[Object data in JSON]
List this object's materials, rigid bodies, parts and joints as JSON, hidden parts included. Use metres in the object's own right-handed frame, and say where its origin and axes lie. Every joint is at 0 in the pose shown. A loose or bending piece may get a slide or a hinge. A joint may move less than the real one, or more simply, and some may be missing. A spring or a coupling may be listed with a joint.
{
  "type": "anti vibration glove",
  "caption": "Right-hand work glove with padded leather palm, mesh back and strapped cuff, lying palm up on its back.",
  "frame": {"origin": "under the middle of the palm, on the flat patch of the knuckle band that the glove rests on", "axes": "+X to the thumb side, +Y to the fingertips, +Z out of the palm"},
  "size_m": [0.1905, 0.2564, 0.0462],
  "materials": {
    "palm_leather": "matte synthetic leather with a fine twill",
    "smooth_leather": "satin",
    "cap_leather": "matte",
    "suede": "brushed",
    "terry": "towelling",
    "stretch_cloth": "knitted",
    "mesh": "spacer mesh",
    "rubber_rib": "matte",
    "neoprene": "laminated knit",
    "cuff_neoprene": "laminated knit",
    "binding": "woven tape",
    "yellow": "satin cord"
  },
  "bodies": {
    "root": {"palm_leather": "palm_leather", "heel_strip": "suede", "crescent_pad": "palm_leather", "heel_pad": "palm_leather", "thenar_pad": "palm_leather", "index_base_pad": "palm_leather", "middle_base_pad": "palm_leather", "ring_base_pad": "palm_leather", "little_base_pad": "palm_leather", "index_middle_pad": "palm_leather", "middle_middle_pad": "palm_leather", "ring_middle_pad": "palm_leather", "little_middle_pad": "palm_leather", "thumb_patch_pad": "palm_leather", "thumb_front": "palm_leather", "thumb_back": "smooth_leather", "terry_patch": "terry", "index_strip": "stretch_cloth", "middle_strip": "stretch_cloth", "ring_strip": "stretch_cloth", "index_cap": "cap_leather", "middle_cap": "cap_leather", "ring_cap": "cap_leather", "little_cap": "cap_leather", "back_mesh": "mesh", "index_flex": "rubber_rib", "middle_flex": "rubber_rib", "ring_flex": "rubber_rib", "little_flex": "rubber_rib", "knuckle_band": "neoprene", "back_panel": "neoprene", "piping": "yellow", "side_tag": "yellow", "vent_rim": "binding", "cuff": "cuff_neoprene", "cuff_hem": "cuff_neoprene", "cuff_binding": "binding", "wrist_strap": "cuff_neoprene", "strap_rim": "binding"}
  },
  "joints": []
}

* * *

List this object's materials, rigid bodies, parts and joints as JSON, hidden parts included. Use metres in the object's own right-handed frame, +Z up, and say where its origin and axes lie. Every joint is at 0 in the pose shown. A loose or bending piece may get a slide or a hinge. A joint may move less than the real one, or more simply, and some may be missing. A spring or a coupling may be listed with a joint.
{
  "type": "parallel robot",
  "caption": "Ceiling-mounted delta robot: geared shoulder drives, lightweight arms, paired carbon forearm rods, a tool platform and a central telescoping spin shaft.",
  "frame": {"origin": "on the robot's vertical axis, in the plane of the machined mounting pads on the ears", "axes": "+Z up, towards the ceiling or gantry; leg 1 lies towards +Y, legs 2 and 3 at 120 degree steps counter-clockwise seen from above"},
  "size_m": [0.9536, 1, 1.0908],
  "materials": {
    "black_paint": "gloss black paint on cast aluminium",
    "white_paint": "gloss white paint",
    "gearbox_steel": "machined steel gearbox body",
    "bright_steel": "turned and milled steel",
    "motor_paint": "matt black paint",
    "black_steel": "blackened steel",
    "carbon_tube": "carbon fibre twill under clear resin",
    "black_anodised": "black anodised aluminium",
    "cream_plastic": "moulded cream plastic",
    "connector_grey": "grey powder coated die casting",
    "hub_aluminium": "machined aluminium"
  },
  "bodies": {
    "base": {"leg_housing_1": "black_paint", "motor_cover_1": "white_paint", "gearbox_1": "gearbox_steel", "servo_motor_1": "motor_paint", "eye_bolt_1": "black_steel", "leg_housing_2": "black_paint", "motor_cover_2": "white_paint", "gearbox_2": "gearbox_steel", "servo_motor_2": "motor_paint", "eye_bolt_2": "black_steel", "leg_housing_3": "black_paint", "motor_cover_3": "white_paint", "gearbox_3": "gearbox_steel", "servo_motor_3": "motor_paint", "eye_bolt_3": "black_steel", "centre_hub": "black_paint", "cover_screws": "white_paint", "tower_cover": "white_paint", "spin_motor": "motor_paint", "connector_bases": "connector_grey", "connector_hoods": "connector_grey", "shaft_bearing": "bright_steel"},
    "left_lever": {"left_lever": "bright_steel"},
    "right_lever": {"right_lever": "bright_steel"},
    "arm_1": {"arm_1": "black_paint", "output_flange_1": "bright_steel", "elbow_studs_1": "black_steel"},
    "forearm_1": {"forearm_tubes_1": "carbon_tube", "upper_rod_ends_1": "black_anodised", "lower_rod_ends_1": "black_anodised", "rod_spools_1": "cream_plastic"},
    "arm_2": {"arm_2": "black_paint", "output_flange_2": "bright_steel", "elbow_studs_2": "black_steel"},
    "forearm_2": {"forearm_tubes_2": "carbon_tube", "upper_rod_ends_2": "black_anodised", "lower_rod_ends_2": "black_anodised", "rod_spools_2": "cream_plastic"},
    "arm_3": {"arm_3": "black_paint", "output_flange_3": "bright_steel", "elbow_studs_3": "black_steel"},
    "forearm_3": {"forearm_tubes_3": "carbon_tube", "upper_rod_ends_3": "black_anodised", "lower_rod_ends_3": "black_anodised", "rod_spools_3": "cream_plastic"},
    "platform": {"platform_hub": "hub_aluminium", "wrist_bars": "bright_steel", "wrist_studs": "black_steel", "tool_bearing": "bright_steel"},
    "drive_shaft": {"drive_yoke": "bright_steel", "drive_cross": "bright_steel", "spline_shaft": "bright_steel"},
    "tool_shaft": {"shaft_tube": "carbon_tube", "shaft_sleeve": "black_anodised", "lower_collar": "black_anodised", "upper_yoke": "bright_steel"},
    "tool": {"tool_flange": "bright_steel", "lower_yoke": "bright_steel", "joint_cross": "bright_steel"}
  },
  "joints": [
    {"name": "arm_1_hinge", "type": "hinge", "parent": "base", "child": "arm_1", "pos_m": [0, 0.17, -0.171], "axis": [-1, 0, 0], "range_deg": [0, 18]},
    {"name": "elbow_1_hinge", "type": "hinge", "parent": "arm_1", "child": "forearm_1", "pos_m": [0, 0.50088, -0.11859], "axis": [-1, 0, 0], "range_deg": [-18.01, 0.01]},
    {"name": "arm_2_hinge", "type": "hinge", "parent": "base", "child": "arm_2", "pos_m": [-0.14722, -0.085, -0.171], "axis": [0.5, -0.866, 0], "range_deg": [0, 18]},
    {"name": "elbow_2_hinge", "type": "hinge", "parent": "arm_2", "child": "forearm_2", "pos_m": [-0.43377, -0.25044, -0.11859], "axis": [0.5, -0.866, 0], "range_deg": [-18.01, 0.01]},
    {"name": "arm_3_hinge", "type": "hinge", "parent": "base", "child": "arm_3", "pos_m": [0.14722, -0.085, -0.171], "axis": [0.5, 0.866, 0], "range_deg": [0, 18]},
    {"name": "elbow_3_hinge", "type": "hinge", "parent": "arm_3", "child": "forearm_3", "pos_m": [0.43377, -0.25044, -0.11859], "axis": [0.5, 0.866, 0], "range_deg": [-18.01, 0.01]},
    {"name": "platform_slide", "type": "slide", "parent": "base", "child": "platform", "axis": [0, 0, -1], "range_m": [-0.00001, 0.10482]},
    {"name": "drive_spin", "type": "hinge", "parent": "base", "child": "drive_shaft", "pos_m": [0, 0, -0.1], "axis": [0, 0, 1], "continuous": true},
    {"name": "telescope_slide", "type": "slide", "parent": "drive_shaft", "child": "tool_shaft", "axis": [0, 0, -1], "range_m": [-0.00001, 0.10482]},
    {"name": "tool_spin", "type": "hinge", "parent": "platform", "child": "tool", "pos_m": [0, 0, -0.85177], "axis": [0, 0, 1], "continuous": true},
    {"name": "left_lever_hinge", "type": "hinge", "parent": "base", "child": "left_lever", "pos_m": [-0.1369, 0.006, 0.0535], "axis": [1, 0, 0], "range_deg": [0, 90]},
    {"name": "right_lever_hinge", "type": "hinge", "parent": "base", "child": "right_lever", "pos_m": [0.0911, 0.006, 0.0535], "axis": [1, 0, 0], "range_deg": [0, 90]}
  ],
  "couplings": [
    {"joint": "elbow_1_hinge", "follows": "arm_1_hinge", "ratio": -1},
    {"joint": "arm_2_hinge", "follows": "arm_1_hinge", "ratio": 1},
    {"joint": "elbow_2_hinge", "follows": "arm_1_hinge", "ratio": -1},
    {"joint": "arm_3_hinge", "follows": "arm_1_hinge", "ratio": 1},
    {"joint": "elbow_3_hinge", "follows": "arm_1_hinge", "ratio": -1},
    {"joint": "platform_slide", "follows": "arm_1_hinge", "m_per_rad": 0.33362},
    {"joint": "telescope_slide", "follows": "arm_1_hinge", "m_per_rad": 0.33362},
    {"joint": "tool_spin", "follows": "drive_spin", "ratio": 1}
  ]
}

Given instruction :: Filter out every line that lacks the word "shown", and copy the rest.

Output for this task ::
List this object's materials, rigid bodies, parts and joints as JSON, hidden parts included. Use metres in the object's own right-handed frame, and say where its origin and axes lie. Every joint is at 0 in the pose shown. A loose or bending piece may get a slide or a hinge. A joint may move less than the real one, or more simply, and some may be missing. A spring or a coupling may be listed with a joint.
List this object's materials, rigid bodies, parts and joints as JSON, hidden parts included. Use metres in the object's own right-handed frame, +Z up, and say where its origin and axes lie. Every joint is at 0 in the pose shown. A loose or bending piece may get a slide or a hinge. A joint may move less than the real one, or more simply, and some may be missing. A spring or a coupling may be listed with a joint.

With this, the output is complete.